I do not even remember where the show was, (somewhere east coast) but for some reason I went alone. maybe everybody else wasn't willing to make a long drive to go to another show, maybe my buddies had to go back to something; but I had tix, and I was on the road all by myself.
so, point of the story is; I cruise into the lot. all by my lonesome. the CC Joe of yore was actually a very shy guy in real life. but no sooner did I park, was I able to get into the groove with a group of total strangers. and then another group, and then another... naturally we had much in common, and deadheads are an easy going bunch but it was that welcoming quality of heads that really clinched it for me as far as a life changing experience. the music was always the deep reason, but the scene was the spice.
I suppose life/attitude was different for the west coast or Haight heads, but as a child from the harsh, cold streets of NYC, it was a most special experience for me.
this experience generated my life work and my life quest: to stop no less than one stranger every single day just to shake their hand no matter where I am. (and to smile smile smile... while doing so)
"The highway is for gamblers, you'd better use your sense
Take what you have gathered from coincidence"
Our usual crew (10 years so far) all made it. I was cruise director as usual. We came down from a good RIC show the night before.
Set II, Shining Star - Garica et al. manage to get all ~11,000 of us to sing the chorus in unison a cappella. It was the polar opposite of a NFA chant or something like that, we were really SINGING!!!!
You could hear a pin drop between words. He was band leader, guitarist, crowd orchestra leader all in one, and never missed a beat in the song.

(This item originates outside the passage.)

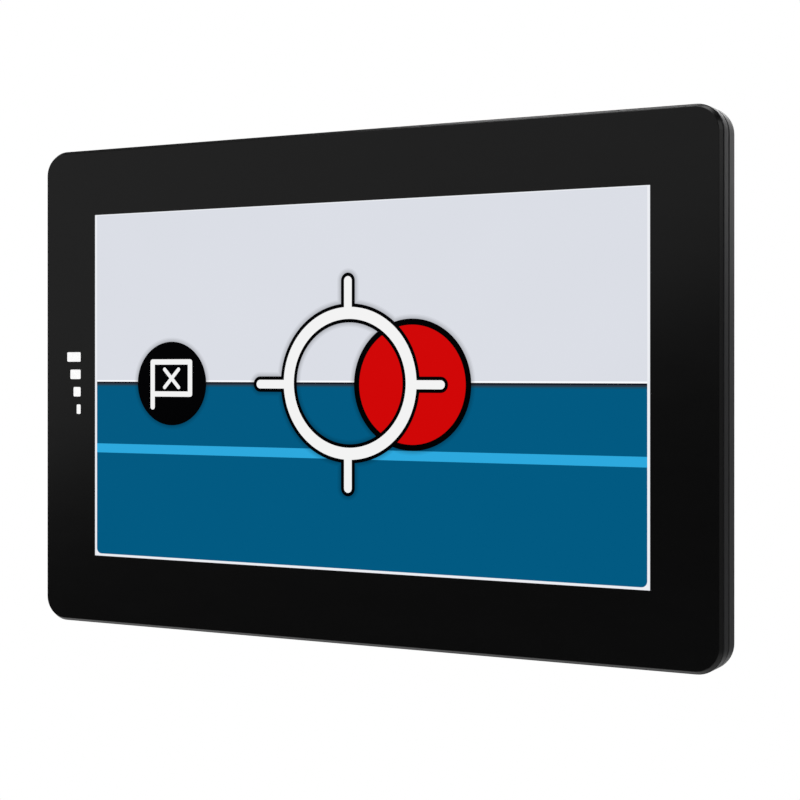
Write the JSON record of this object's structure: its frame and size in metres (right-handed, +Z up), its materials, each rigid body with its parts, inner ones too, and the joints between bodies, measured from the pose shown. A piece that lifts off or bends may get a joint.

His maneuvering to get everyone on the same beat and note and timing was just, and still is, basically mindboggling. Although I should really know better. We are talking about Jerry Garcia.
It was so moving that at the end everyone was hugging, smiling, trying to grasp what just happened.
I have never seen nor heard anything like that ever before or since. And I certainly know now, that I will never see anything of that magnitude again.
It still gives me goosebumps to listen to that show.
And the show itself was awesome (Lay Down Sally, Dont Let Go, Lucky ol Sun, etc..)
I would have to say Barton Hall in May of '77 and the following night in Buffalo. We were up front for Barton Hall (gereral Addmission) and had 3rd row for Buffalo. I'd been seeing the Dead since '74 and they were all-ways amazing but there was something truly special and Magical about these nights. there is no way to put into words what was happening between the band and the audience, any desciption would limit the experience. I felt a connection to spirit and timelessness that I had never felt before or since. It was in that moment that I decided to throw caution to the wind and move to San Francico, with no job, no friends, and really no plan at all. I just knew deep in my Soul it would all work out. The Dead those nigts gave me the courage to trust my intuition, and for that I will all-ways be Grateful
Maybe you'll find direction around some corner where it's been waiting to meet you!!
Buckeye Lake 94 was my first show. Even when I went to that show, I wasn't completely into the Dead but that show changed everything for me. I know that it was not the best show by any stretch of the imagination, but what got me was that after the heavy rain, the temp dropped and it was cold. I remember standing there shivering and not moving although I was enjoying every minute of the show. Of course just about everyone else was grooving away, I wondered how and why that was happening to everyone else. Then during Althea, Jerry and the boys went into the post-lyric jam and I don't know what happenned, but I went into some type of mini trance and I was grooving too. I didn't know it until the song ended. When the music stopped, I openned my eyes and I caught myself finishing a little groove manuver. I never had that happen to me before and I can unequivically state that at that presice moment I became a a Deadhead.
Do or do not; there is no try.
I would have to say buckeye lake 94 the last show i ever saw. I can listen to the show now and it's really not that good but there was just a feeling around like change was coming . and there was the next year I found myself married and jerry was dead I've been to 15 shows total but if i could go back to at lest one more show that would be it
Seems like Alpine Valley stands out for me. In 1986 I realized that if I played my music around town we could create a good scene that didn't exist in our town-IT WORKED! In 1988 my wife and I realized we were going to have our first baby-if that ain't life changing I don't know what is!